Catching up with Katie Lamb the other afternoon, we had our first chat since she was named the mayor of Damascus, Virginia, following last year’s election.
Lamb, 50, wants to help small businesses in this small town that relies on lots of visits by folks pedaling bicycles on the Virginia Creeper Trail and tracking their boots on the Appalachian Trail.
“The Creeper” has been doing OK recently, with a healthy number of visitors even amid the coronavirus pandemic.
Folks just want to get outside, take off their masks and ride.
And, spaced out with social distancing, they can do that on the Virginia Creeper Trail.
You can do the same on the Appy Trail.
But that’s trickier.
Day trips? No big deal.
Go hike and see the ponies at Grayson Highlands State Park, east of Damascus. Or let’s just stay in Washington County and take a walk in the woods on the Appalachian Trail.
That’s all good.
But what about thru-hiking?
This year, the Appalachian Trail Conservancy is advising folks to stay home amid the pandemic.

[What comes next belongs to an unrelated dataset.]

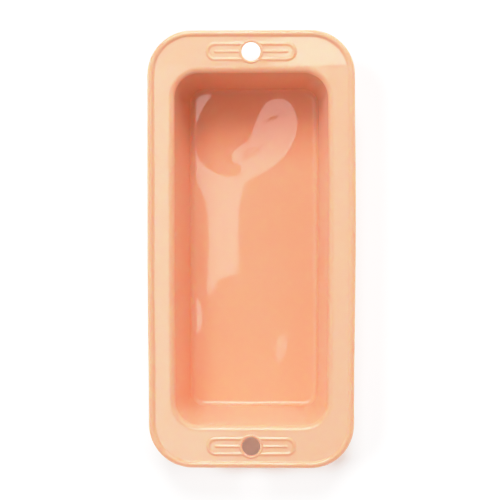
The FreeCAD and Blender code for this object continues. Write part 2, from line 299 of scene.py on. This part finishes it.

In other words, don’t try hiking more than 2,000 miles from Georgia to Maine, then catch the coronavirus and get stuck somewhere while you’re sick and tired.
Oh, so tired.
Practically anyone who has had the coronavirus will say just how tired this mess makes you — and keeps you feeling tired for at least two weeks later.
Back to Damascus: This town hosts its annual Trail Days festival every May.
And it’s going to try to do that again this year, even amid the ATC’s warnings that hiking the whole trail is not a great idea.
Just ask Lamb, the new mayor of Damascus.
“Damascus is the friendliest town on the trail. We were given that name many, many years ago. It’s a meeting point for a lot of the hikers, especially during Trail Days.”
That means businesses will suffer if the festival gets canceled again this year, Lamb said.
And so will the towns’ meals and lodging tax revenues, Lamb said, adding, “I hope that we can successfully have Trail Days this year.”